Thursday, February 10, 2005

The Restriction of Technology & Social Interaction

I finished reading Better Off last week. If you are thinking about picking up the book as well, then skip the next paragraph.



<SPOILER>
Basically, Eric Brende decided that giving up technology meant giving up the car, so they sold their car and bought a horse and buggy. Amazingly, they preferred it, since they were essentially restricted to a slower pace of life and dependence upon a small community. It didn't last, though, as it turns out that Mary Brende was allergic to horses, so they moved out and bought a small place in South Carolina, where they still practice the principles of minimizing technology. They don't hold regular jobs; rather, they sell soap, have a small B&B, and Eric drives a rickshaw around.
</SPOILER>


After the end of their experiment, Eric Brende went on to write this book. Essentially, he recommends that people minimize the use of technology in their life. For example, he wrote the book on a word processor instead of a computer.


Technology can be too much of a good thing. Although Brende does not say it explicitly, perhaps human beings were created and placed in a world which helped regulate his well being. It is often said that people can think more clearly with regular exercise, and the mind-body connection is constant in Eric's experience. There are really only three areas Brende thinks technology should be employed:



  1. Transportation (limited in frequency and only when low-tech options are not available)

  2. Communication (when distance or urgency limit the application of low-tech options)

  3. Labor-saving (when it is simply not possible to perform the labor without tech help)

As far as my reflection goes, I have gleaned some interesting nuggets from Better Off. Technology can be a distraction, both socially and spiritually. While I find it terribly convenient to have access to the information offered by the Internet, I am willing to sustain my evening and weekend fast from Internet access. For me, it would likely drive me to distraction, reducing social time with my Wifey-Pooh and friends.


As far as how little or how much technology to use, moderation appears to be key. It appears to me that Brende seeks to reduce the cost of living such that he can spend more time socializing. How much is too much? For me, it is when the technology starts costing money to maintain, and when it starts taking over your time. Minimitism requires commitment without fanaticism; I think the same thing applies to technology, as well as pretty much all aspects of life.


Wifey-Pooh would love to simplify. Certainly, I do not want life to become more complicated. I would not want to move to, say, Los Angeles, but I do not feel the need to move to Podunk, NH either. Wifey-Pooh, however, would like to move further out of the city. As a matter of fact, we have friends moving to Florida with the express intention of getting away from the rat race.
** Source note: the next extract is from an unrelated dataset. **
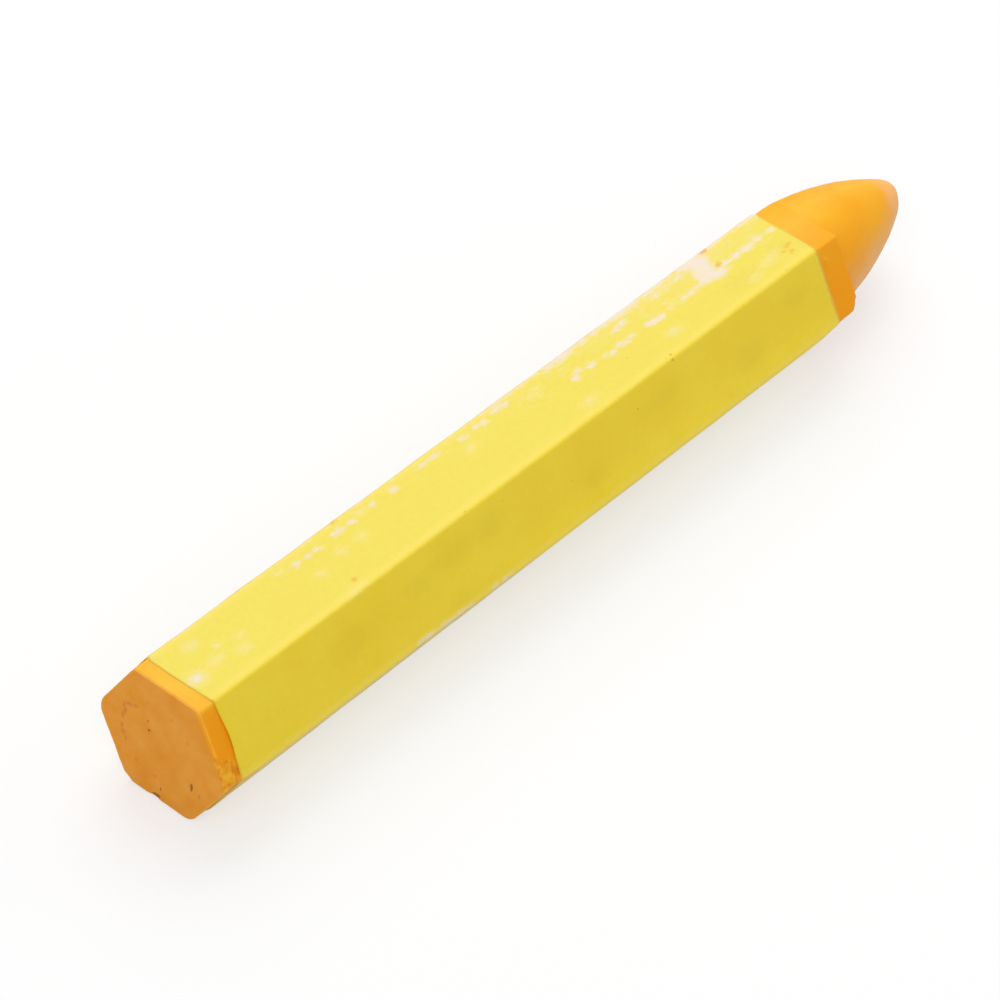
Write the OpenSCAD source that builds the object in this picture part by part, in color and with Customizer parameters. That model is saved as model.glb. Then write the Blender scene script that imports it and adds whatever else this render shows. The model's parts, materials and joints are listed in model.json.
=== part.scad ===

Wifey-Pooh does not handle environmental stress as well as I do. So I have a feeling that how strongly a person feels about limiting technology is related to how well they deal with the stress of urban life. Also, the stronger the need for social interaction, the greater the desire to connect with a smaller community.


The advance of technology for travel has greatly increased our reach, but at the same time may limit our effectiveness at relating to our community. Take your average North American urban church, for example... How many people actually live in the neighborhood of the church they attend? We Joneses moved less than six months ago, and we're still trying to stay involved at our church. Previously, we lived less than two miles from church; now we live 50 miles away. It has been detrimental to our involvement in the church community. Most of the church members live up to 15 minutes away by car, so the bonds of community is tenuous, at best.


A common problem with most churches I've attended is a lack of internal cohesion. Would this be true if churches were comprised of only neighbors, people you bump into on a regular basis? Yes, churches would have to be smaller, and what would be wrong with that? A small, intimate community which shared ideas and a common interest in the well being of its members is far superior to a larger community with low involvement. Which, of course, causes me to question continuing our long-distance involvement at our church. I've been contemplating the necessity to realign ourselves with a local community.


Well, my lovely wife is coming to pick me up, so I'd better go.